JSON records of objects
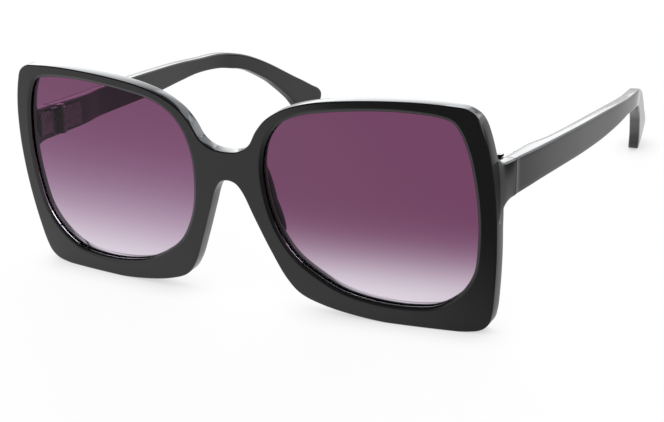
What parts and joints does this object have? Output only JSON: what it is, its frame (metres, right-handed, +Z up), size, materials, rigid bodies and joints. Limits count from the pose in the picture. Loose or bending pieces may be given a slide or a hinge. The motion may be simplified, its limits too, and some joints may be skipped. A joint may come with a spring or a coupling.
{
  "type": "sunglasses",
  "caption": "Oversized square sunglasses: glossy black moulded front and temples that fold on barrel hinges, gradient tinted curved lenses, bonded nose pads.",
  "frame": {"origin": "middle of the footprint of the open pair, on the surface that it stands on", "axes": "+X towards the wearer's left, +Y back along the temples so that the front faces -Y, +Z up"},
  "size_m": [0.1542, 0.1628, 0.0615],
  "materials": {
    "black_frame": "polished black moulded plastic",
    "black_temple": "polished black moulded plastic",
    "black_pad": "smooth black plastic pad",
    "tinted_lens": "transparent plastic with a plum tint that fades downwards",
    "hinge_steel": "plain stamped and rolled metal",
    "screw_steel": "turned metal"
  },
  "bodies": {
    "front": {"frame_front": "black_frame", "left_lens": "tinted_lens", "right_lens": "tinted_lens", "left_nose_pad": "black_pad", "right_nose_pad": "black_pad", "left_front_hinge": "hinge_steel", "right_front_hinge": "hinge_steel", "left_hinge_screw": "screw_steel", "right_hinge_screw": "screw_steel"},
    "left_temple_arm": {"left_temple": "black_temple", "left_temple_hinge": "hinge_steel"},
    "right_temple_arm": {"right_temple": "black_temple", "right_temple_hinge": "hinge_steel"}
  },
  "joints": [
    {"name": "left_temple_fold", "type": "hinge", "parent": "front", "child": "left_temple_arm", "pos_m": [0.0678, -0.0622, 0.03991], "axis": [0, 0.1184, 0.993], "range_deg": [0, 89]},
    {"name": "right_temple_fold", "type": "hinge", "parent": "front", "child": "right_temple_arm", "pos_m": [-0.0678, -0.0622, 0.03991], "axis": [0, -0.1184, -0.993], "range_deg": [0, 79]}
  ]
}
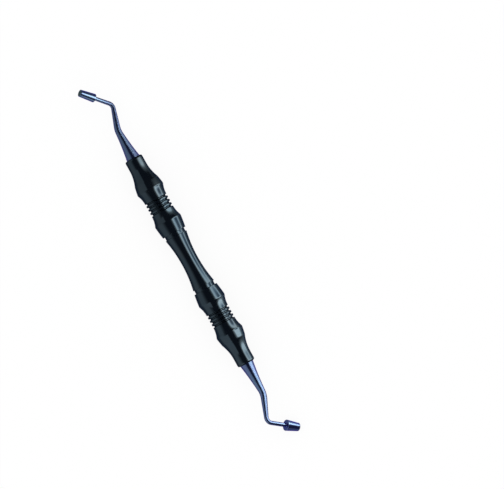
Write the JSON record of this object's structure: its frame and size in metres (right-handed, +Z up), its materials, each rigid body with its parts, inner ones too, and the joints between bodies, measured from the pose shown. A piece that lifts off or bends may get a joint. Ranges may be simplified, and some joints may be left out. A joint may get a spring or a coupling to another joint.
{
  "type": "implant plugger",
  "caption": "Double-ended dental implant plugger: a turned black handle with finger rests and bent steel ends with cone-shaped plugging heads.",
  "frame": {"origin": "on the surface that the instrument lies on, under the middle of the handle", "axes": "+X along the handle's axis from the small working end to the large one, +Z up from the surface, +Y towards the large head's side"},
  "size_m": [0.1723, 0.0149, 0.0125],
  "materials": {
    "handle_black": "polished and anodised black",
    "blued_steel": "polished steel with a blue tint"
  },
  "bodies": {
    "root": {"handle": "handle_black", "small_working_end": "blued_steel", "large_working_end": "blued_steel"}
  },
  "joints": []
}
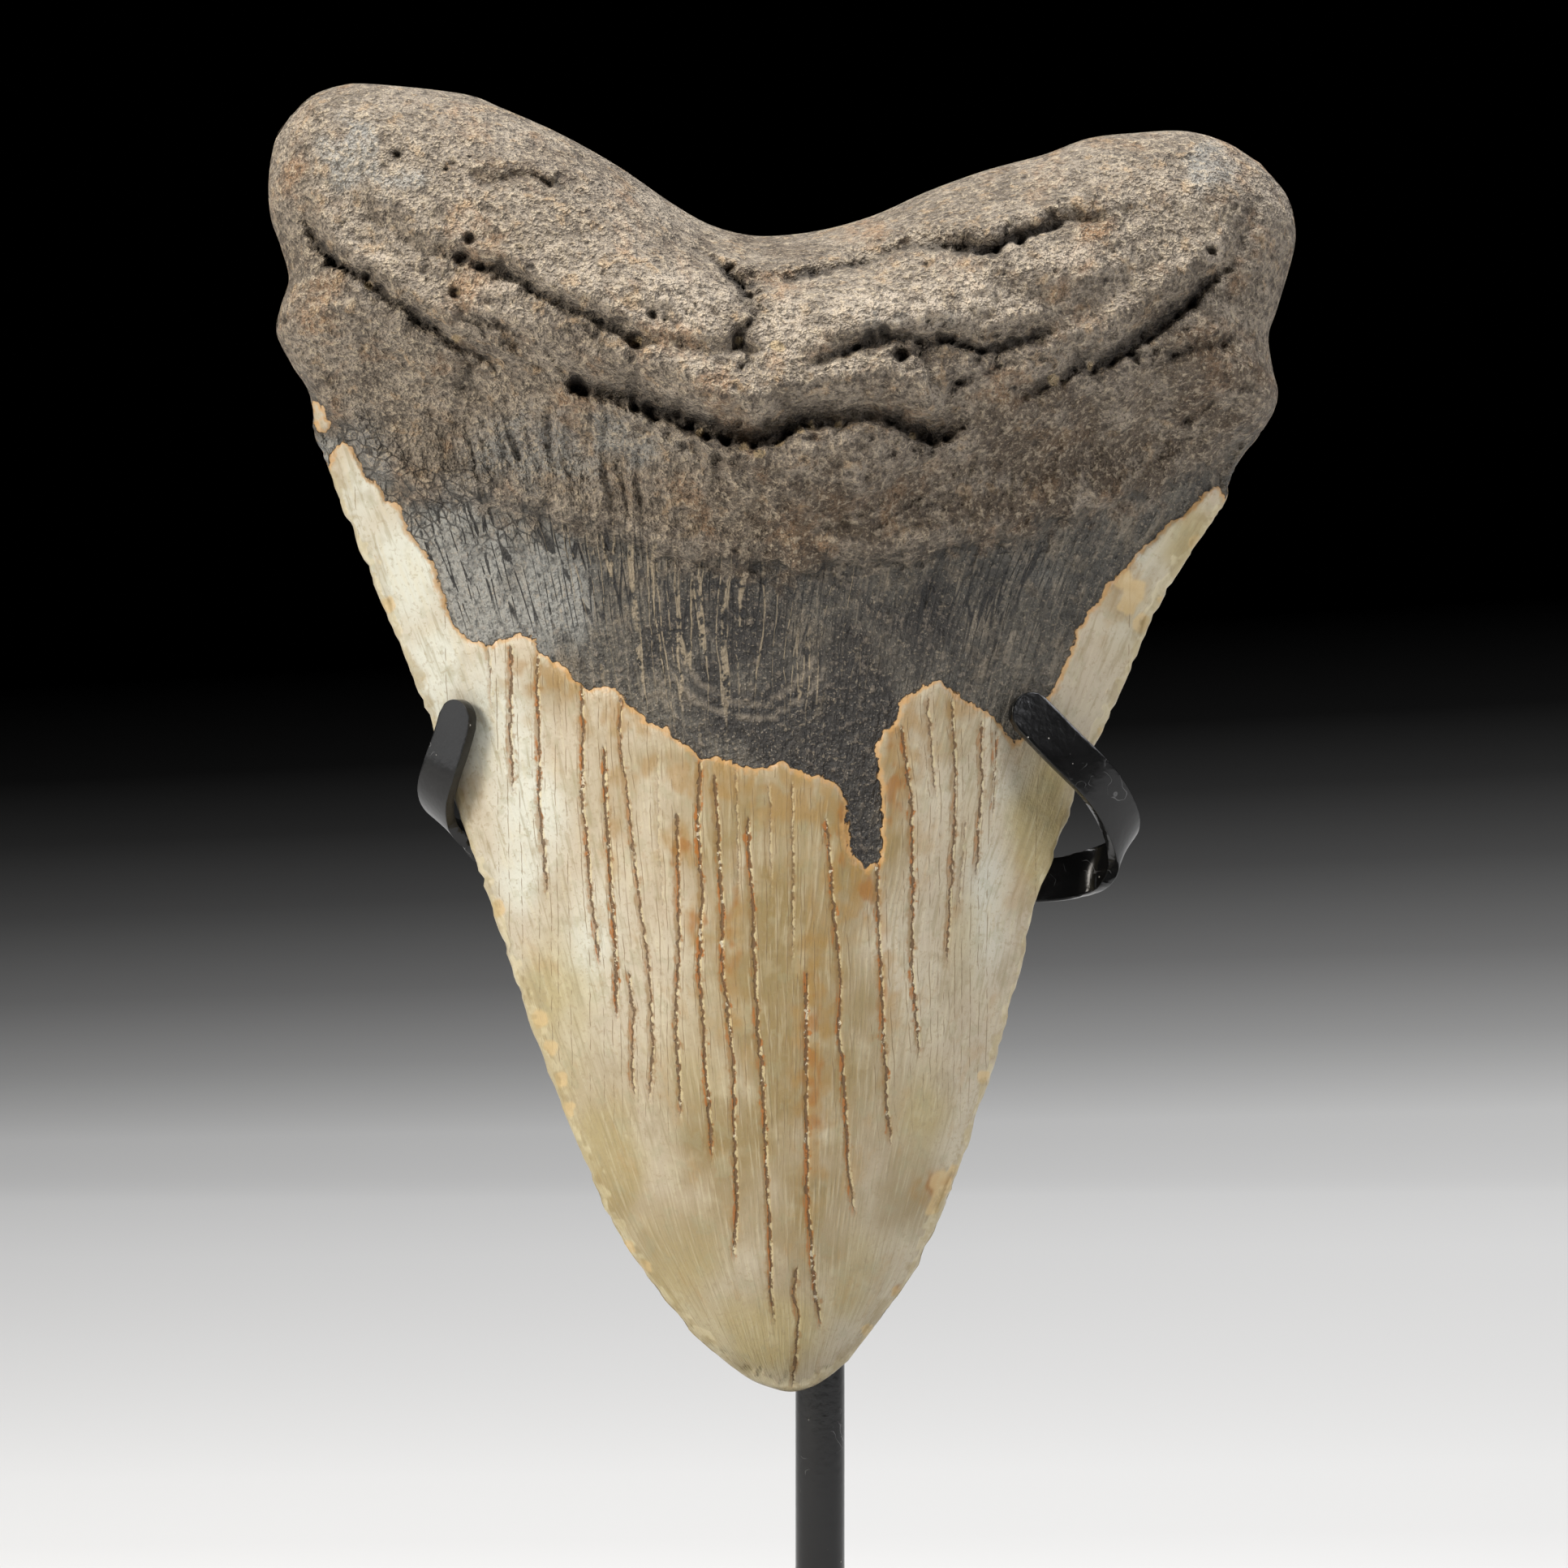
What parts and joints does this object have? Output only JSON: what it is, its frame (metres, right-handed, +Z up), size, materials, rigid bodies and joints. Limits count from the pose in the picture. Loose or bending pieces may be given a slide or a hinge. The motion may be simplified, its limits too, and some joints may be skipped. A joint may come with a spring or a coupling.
{
  "type": "fossil shark tooth on stand",
  "caption": "Large triangular fossil shark tooth with a thick two-lobed root, held point down by two flat hooked arms on an upright rod with a square base.",
  "frame": {"origin": "centre of the base's underside, under the rod's axis", "axes": "+Z up along the rod, the thick side of the root faces -Y, +X to the viewer's right"},
  "size_m": [0.1131, 0.08, 0.2014],
  "materials": {
    "fossil": "rough brown root, dark grey band and cream enamel with brown cracks",
    "black_paint": "semi-gloss black paint with fine dust and scratches"
  },
  "bodies": {
    "root": {"tooth": "fossil", "left_arm": "black_paint", "right_arm": "black_paint", "rod": "black_paint", "base": "black_paint"}
  },
  "joints": []
}
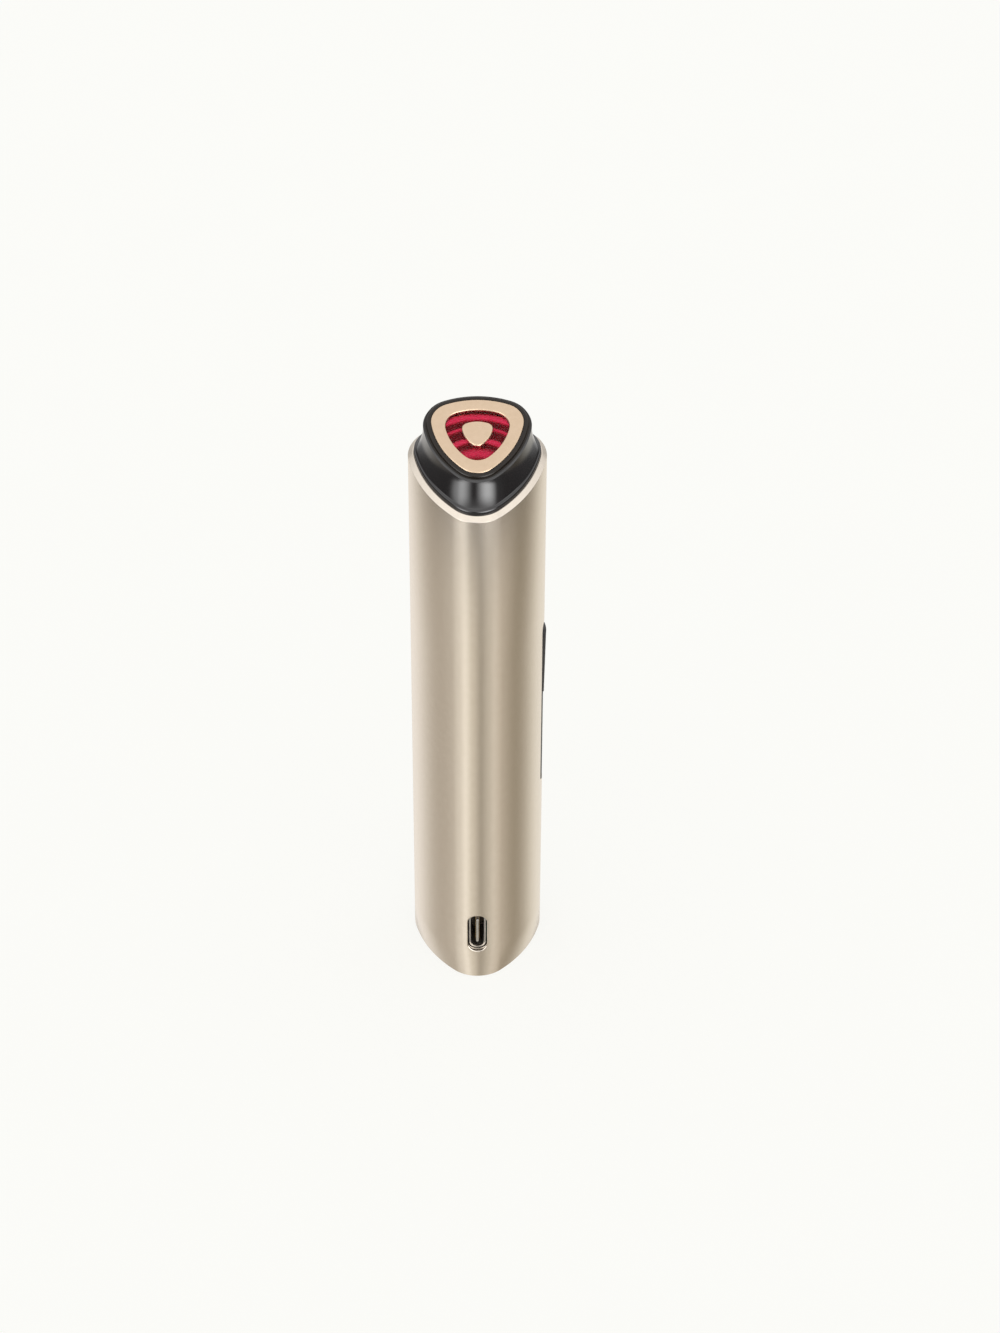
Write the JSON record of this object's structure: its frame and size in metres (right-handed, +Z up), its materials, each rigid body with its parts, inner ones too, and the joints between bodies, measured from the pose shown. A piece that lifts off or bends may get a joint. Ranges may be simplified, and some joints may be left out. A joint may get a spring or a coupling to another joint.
{
  "type": "rf facial device",
  "caption": "Slim standing facial wand: rounded-triangle metal tube, slanted head with electrodes round a red window, side key and charging inlet.",
  "frame": {"origin": "point on the wand's axis in the plane that it stands on", "axes": "+Z up along the wand to its head; -Y towards the corner with the charging inlet, which the head also leans to; +X to the right, on the side of the key"},
  "size_m": [0.0254, 0.0244, 0.1222],
  "materials": {
    "body_metal": "satin champagne anodised",
    "collar_black": "glossy black",
    "electrode_metal": "satin champagne gold plating",
    "window_red": "polished deep red",
    "panel_dark": "glossy dark grey",
    "key_dark": "fine satin",
    "seal_rubber": "matt",
    "base_plastic": "fine texture",
    "frame_plastic": "moulded natural white",
    "bright_steel": "nickel plated",
    "board_laminate": "green solder mask",
    "chip_black": "moulded black",
    "connector_white": "moulded ivory",
    "lamp_clear": "clear moulded",
    "lamp_red": "red tinted",
    "cell_wrap": "shrink film",
    "pad_foam": "foam",
    "ferrite": "ground ceramic",
    "winding_copper": "enamelled copper wire",
    "capacitor_can": "drawn can",
    "ribbon_film": "amber film",
    "contact_gold": "gold plated"
  },
  "bodies": {
    "housing": {"base_cap": "base_plastic", "base_plate": "base_plastic", "base_screws": "bright_steel", "base_seal": "seal_rubber", "battery_cell": "cell_wrap", "battery_pads": "pad_foam", "battery_tabs": "bright_steel", "board_connector": "connector_white", "centre_contact": "contact_gold", "centre_electrode": "electrode_metal", "charge_board": "board_laminate", "charge_chip": "chip_black", "charge_connector": "connector_white", "chassis": "frame_plastic", "control_panel": "panel_dark", "controller_chip": "chip_black", "electrode_carrier": "frame_plastic", "filter_capacitors": "capacitor_can", "frame_screws": "bright_steel", "head_collar": "collar_black", "head_ribbon": "ribbon_film", "head_rim": "collar_black", "head_screws": "bright_steel", "head_seal": "seal_rubber", "key_board": "board_laminate", "key_header": "connector_white", "led_board": "board_laminate", "level_leds": "lamp_clear", "light_guides": "lamp_clear", "light_window": "window_red", "main_board": "board_laminate", "outer_contact": "contact_gold", "outer_electrode": "electrode_metal", "panel_gasket": "seal_rubber", "power_ribbon": "ribbon_film", "red_leds": "lamp_red", "rf_transformer_core": "ferrite", "rf_transformer_winding": "winding_copper", "rf_transistors": "chip_black", "tact_switch": "chip_black", "temperature_sensor": "chip_black", "tube_body": "body_metal", "usb_shell": "bright_steel", "usb_tongue": "chip_black"},
    "key": {"power_button": "key_dark", "switch_plunger": "key_dark"}
  },
  "joints": [
    {"name": "power_key_press", "type": "slide", "parent": "housing", "child": "key", "axis": [-0.866, -0.5, 0], "range_m": [0, 0.0003], "stiffness_N_per_m": 600, "springref_m": -0.002}
  ]
}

* **Your task**:
Restate the entire listing word for word, excluding pictures.

* **Correct output**:
What parts and joints does this object have? Output only JSON: what it is, its frame (metres, right-handed, +Z up), size, materials, rigid bodies and joints. Limits count from the pose in the picture. Loose or bending pieces may be given a slide or a hinge. The motion may be simplified, its limits too, and some joints may be skipped. A joint may come with a spring or a coupling.
{
  "type": "sunglasses",
  "caption": "Oversized square sunglasses: glossy black moulded front and temples that fold on barrel hinges, gradient tinted curved lenses, bonded nose pads.",
  "frame": {"origin": "middle of the footprint of the open pair, on the surface that it stands on", "axes": "+X towards the wearer's left, +Y back along the temples so that the front faces -Y, +Z up"},
  "size_m": [0.1542, 0.1628, 0.0615],
  "materials": {
    "black_frame": "polished black moulded plastic",
    "black_temple": "polished black moulded plastic",
    "black_pad": "smooth black plastic pad",
    "tinted_lens": "transparent plastic with a plum tint that fades downwards",
    "hinge_steel": "plain stamped and rolled metal",
    "screw_steel": "turned metal"
  },
  "bodies": {
    "front": {"frame_front": "black_frame", "left_lens": "tinted_lens", "right_lens": "tinted_lens", "left_nose_pad": "black_pad", "right_nose_pad": "black_pad", "left_front_hinge": "hinge_steel", "right_front_hinge": "hinge_steel", "left_hinge_screw": "screw_steel", "right_hinge_screw": "screw_steel"},
    "left_temple_arm": {"left_temple": "black_temple", "left_temple_hinge": "hinge_steel"},
    "right_temple_arm": {"right_temple": "black_temple", "right_temple_hinge": "hinge_steel"}
  },
  "joints": [
    {"name": "left_temple_fold", "type": "hinge", "parent": "front", "child": "left_temple_arm", "pos_m": [0.0678, -0.0622, 0.03991], "axis": [0, 0.1184, 0.993], "range_deg": [0, 89]},
    {"name": "right_temple_fold", "type": "hinge", "parent": "front", "child": "right_temple_arm", "pos_m": [-0.0678, -0.0622, 0.03991], "axis": [0, -0.1184, -0.993], "range_deg": [0, 79]}
  ]
}
Write the JSON record of this object's structure: its frame and size in metres (right-handed, +Z up), its materials, each rigid body with its parts, inner ones too, and the joints between bodies, measured from the pose shown. A piece that lifts off or bends may get a joint. Ranges may be simplified, and some joints may be left out. A joint may get a spring or a coupling to another joint.
{
  "type": "implant plugger",
  "caption": "Double-ended dental implant plugger: a turned black handle with finger rests and bent steel ends with cone-shaped plugging heads.",
  "frame": {"origin": "on the surface that the instrument lies on, under the middle of the handle", "axes": "+X along the handle's axis from the small working end to the large one, +Z up from the surface, +Y towards the large head's side"},
  "size_m": [0.1723, 0.0149, 0.0125],
  "materials": {
    "handle_black": "polished and anodised black",
    "blued_steel": "polished steel with a blue tint"
  },
  "bodies": {
    "root": {"handle": "handle_black", "small_working_end": "blued_steel", "large_working_end": "blued_steel"}
  },
  "joints": []
}
What parts and joints does this object have? Output only JSON: what it is, its frame (metres, right-handed, +Z up), size, materials, rigid bodies and joints. Limits count from the pose in the picture. Loose or bending pieces may be given a slide or a hinge. The motion may be simplified, its limits too, and some joints may be skipped. A joint may come with a spring or a coupling.
{
  "type": "fossil shark tooth on stand",
  "caption": "Large triangular fossil shark tooth with a thick two-lobed root, held point down by two flat hooked arms on an upright rod with a square base.",
  "frame": {"origin": "centre of the base's underside, under the rod's axis", "axes": "+Z up along the rod, the thick side of the root faces -Y, +X to the viewer's right"},
  "size_m": [0.1131, 0.08, 0.2014],
  "materials": {
    "fossil": "rough brown root, dark grey band and cream enamel with brown cracks",
    "black_paint": "semi-gloss black paint with fine dust and scratches"
  },
  "bodies": {
    "root": {"tooth": "fossil", "left_arm": "black_paint", "right_arm": "black_paint", "rod": "black_paint", "base": "black_paint"}
  },
  "joints": []
}
Write the JSON record of this object's structure: its frame and size in metres (right-handed, +Z up), its materials, each rigid body with its parts, inner ones too, and the joints between bodies, measured from the pose shown. A piece that lifts off or bends may get a joint. Ranges may be simplified, and some joints may be left out. A joint may get a spring or a coupling to another joint.
{
  "type": "rf facial device",
  "caption": "Slim standing facial wand: rounded-triangle metal tube, slanted head with electrodes round a red window, side key and charging inlet.",
  "frame": {"origin": "point on the wand's axis in the plane that it stands on", "axes": "+Z up along the wand to its head; -Y towards the corner with the charging inlet, which the head also leans to; +X to the right, on the side of the key"},
  "size_m": [0.0254, 0.0244, 0.1222],
  "materials": {
    "body_metal": "satin champagne anodised",
    "collar_black": "glossy black",
    "electrode_metal": "satin champagne gold plating",
    "window_red": "polished deep red",
    "panel_dark": "glossy dark grey",
    "key_dark": "fine satin",
    "seal_rubber": "matt",
    "base_plastic": "fine texture",
    "frame_plastic": "moulded natural white",
    "bright_steel": "nickel plated",
    "board_laminate": "green solder mask",
    "chip_black": "moulded black",
    "connector_white": "moulded ivory",
    "lamp_clear": "clear moulded",
    "lamp_red": "red tinted",
    "cell_wrap": "shrink film",
    "pad_foam": "foam",
    "ferrite": "ground ceramic",
    "winding_copper": "enamelled copper wire",
    "capacitor_can": "drawn can",
    "ribbon_film": "amber film",
    "contact_gold": "gold plated"
  },
  "bodies": {
    "housing": {"base_cap": "base_plastic", "base_plate": "base_plastic", "base_screws": "bright_steel", "base_seal": "seal_rubber", "battery_cell": "cell_wrap", "battery_pads": "pad_foam", "battery_tabs": "bright_steel", "board_connector": "connector_white", "centre_contact": "contact_gold", "centre_electrode": "electrode_metal", "charge_board": "board_laminate", "charge_chip": "chip_black", "charge_connector": "connector_white", "chassis": "frame_plastic", "control_panel": "panel_dark", "controller_chip": "chip_black", "electrode_carrier": "frame_plastic", "filter_capacitors": "capacitor_can", "frame_screws": "bright_steel", "head_collar": "collar_black", "head_ribbon": "ribbon_film", "head_rim": "collar_black", "head_screws": "bright_steel", "head_seal": "seal_rubber", "key_board": "board_laminate", "key_header": "connector_white", "led_board": "board_laminate", "level_leds": "lamp_clear", "light_guides": "lamp_clear", "light_window": "window_red", "main_board": "board_laminate", "outer_contact": "contact_gold", "outer_electrode": "electrode_metal", "panel_gasket": "seal_rubber", "power_ribbon": "ribbon_film", "red_leds": "lamp_red", "rf_transformer_core": "ferrite", "rf_transformer_winding": "winding_copper", "rf_transistors": "chip_black", "tact_switch": "chip_black", "temperature_sensor": "chip_black", "tube_body": "body_metal", "usb_shell": "bright_steel", "usb_tongue": "chip_black"},
    "key": {"power_button": "key_dark", "switch_plunger": "key_dark"}
  },
  "joints": [
    {"name": "power_key_press", "type": "slide", "parent": "housing", "child": "key", "axis": [-0.866, -0.5, 0], "range_m": [0, 0.0003], "stiffness_N_per_m": 600, "springref_m": -0.002}
  ]
}